Domaine de Chersisey: 2 premies crus uit Meursault & Puligny van 't jaar 2013. De Puligny op mineraliteit, de Meursault kenmerkend door die typische botertoets. Goed maar ik werd nu ook niet echt omver geblazen.
De Charmes Godard 2015 had niet de finesse van de wijn die ik toch al meermaals gedronken heb (andere jaargangen). 2015 in wit wordt echt moeilijk.
Positief verrast waren we door Domaine Marigny-neuf, Sauvignon blanc val de Loire 2015. Een overachiever voor een goeie 8 eur. Ideaal voor op een zomers terras.
In rood
Clos de Tart: één van de 5 monopole Grand crus uit de Bourgogne: we startten met de La Forge de Tart, een premier cru op Grand cru grond, maar met jonge stokken. Beetje scherp, diep, lang, zeer expressief rood fruit. OVer de Clos de Tart zelf waren mijn medeproevers positief maar niet lyrisch, en ik begrijp waarom: deze wijn heeft enorm veel materie, zuren, tannines maar zit in deze fase nog geknoopt. Opnieuw zeer veel fruit, meer finesse dan de La Forge maar het moet er allemaal nog uitkomen. De wijnmaken sprak van deze wijn nog minstens 15 jaar te laten liggen. En ik kan m begrijpen: in tegenstelling tot een Bordeaux kan een top Bourgogne in z'n jeugd nog een stukje moeilijker zijn (alhoewel dat een Bdx dan natuurlijk ook kan hebben). Laat 't mij zo stellen: een Bourgogne met het grootste potentieel ooit gedronken maar niet mij beste ooit gedronken
Chateau de la Nerthe was voor mij een verrassing: Zuidelijke Rhone is vaak mijn ding niet maar de C9 2013 was toch wel erg fijn. Die warmte was aanwezig maar overschaduwde de finesse niet. OVertuigd om toch een paar jaar in m'n kelder te laten liggen!
En dan een heleboel Bordeaux:
- Puygerraud en La Prade speelden in dezelfde league (2012): mooie wijn, overachievers
- Berliquet 2014 was mooi maar miste voor mij wat op 't middenpallet.
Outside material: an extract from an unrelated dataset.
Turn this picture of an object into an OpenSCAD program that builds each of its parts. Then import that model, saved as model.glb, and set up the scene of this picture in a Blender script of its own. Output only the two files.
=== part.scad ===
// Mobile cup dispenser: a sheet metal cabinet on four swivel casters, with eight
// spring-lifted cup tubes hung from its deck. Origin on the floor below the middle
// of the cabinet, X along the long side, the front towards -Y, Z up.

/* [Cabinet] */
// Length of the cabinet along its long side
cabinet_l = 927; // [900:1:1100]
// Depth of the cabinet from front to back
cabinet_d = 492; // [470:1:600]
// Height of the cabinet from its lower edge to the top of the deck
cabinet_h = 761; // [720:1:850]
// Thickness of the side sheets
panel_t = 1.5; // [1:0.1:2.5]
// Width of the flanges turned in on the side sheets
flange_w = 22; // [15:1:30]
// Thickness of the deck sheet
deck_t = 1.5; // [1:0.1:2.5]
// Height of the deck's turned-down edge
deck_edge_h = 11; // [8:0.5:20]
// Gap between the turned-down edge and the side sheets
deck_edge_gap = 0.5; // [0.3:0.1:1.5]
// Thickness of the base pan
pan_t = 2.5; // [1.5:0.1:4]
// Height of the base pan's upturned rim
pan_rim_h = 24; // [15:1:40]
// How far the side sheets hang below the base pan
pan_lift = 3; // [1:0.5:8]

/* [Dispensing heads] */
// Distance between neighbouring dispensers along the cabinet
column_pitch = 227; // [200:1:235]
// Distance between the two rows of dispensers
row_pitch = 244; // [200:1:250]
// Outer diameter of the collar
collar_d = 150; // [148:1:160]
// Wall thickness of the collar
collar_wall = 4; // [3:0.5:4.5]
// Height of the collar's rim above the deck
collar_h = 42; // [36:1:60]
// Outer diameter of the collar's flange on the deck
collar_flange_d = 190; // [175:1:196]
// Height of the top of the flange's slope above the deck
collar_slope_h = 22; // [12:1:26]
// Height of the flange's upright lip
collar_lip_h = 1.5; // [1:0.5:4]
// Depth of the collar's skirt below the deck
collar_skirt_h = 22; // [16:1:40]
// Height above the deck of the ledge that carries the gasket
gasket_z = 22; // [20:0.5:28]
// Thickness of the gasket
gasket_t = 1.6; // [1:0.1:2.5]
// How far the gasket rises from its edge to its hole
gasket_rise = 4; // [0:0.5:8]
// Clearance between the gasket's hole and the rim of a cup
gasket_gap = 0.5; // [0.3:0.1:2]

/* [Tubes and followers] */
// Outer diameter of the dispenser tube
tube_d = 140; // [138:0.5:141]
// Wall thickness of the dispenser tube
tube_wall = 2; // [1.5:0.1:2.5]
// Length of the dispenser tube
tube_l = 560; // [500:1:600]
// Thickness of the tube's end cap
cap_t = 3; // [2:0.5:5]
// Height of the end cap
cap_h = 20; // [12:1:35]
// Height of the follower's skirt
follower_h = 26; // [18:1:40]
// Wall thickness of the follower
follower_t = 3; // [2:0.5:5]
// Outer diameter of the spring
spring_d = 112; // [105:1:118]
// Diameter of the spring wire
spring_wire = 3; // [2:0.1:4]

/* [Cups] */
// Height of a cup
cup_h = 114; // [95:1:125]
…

- Larcis Ducasse 2014: ja wadde dadde. Een niveau hoger dan de Berliquet. Zeer fijn!
- Pavie Maquin 2014: had meer body en hout dan de Larcis. Zal misschien langer ouderen maar geef mij toch maar de Larcis.
- La Chenade - Lalande de Pomerol 2014: schoon, op niveau van de La Prade en Puygerraud
- Een trapje hoger stond La Petite Eglise 2014:
- Twee trapjes hoger en wijn van de avond was L'Eglise Clinet 2014: dzeezes wat een wijn! Was een niveau beter dan Vieux CC 2011. Beiden in dezelfde prijsklasse
- La Tour FIgeac 2012 rook niet alleen naar plakaatverf, het smaakte er ook naar. De 2014 was ietsje beter maar geen GCC waardig
- L'if 2013: derde keer dat ik deze wijn drink en veruit de slechtste: ik kreeg letterlijk het grondje van een fles die al veel te lang open stond en dus te warm was. Gelukkig konden de vorige 2 keer me overtuigen om in te slaan. Aan 60 EUR mss nog net te doen
- Vieux Chateau Certan 2011: Veel structuur, body en dus toekomst maar misschien niet die finesse die ik in de L'Eglise Clinet terugvond.
- Chateau Goubau: De nieuwste aanwinst van de familie Thienpont, gelegen in Castillon. La Source is hun instapwijn en ok maar niet meer dan dat. Hun Castillon 2014 had een stuk meer body. Dat wordt wel wat maar modern gemaakt naar mijn mening (hout).
Verder nog een Moulin à Vent 2014 'Les Brussellions' van Boillot gedronken. Geen typische Bojo want gevinifieerd zonder maceration carbonique en op houten vaten, op dezelfde wijze als Barthod (uit Chambolle) het doet. Wat de link tussen Boillot en Barthod precies was heb ik niet echt begrepen maar ik wil deze wijn toch wat laten liggen en later op een degustatie tussen Bourgognes zetten. Een zien wat dat zal geven.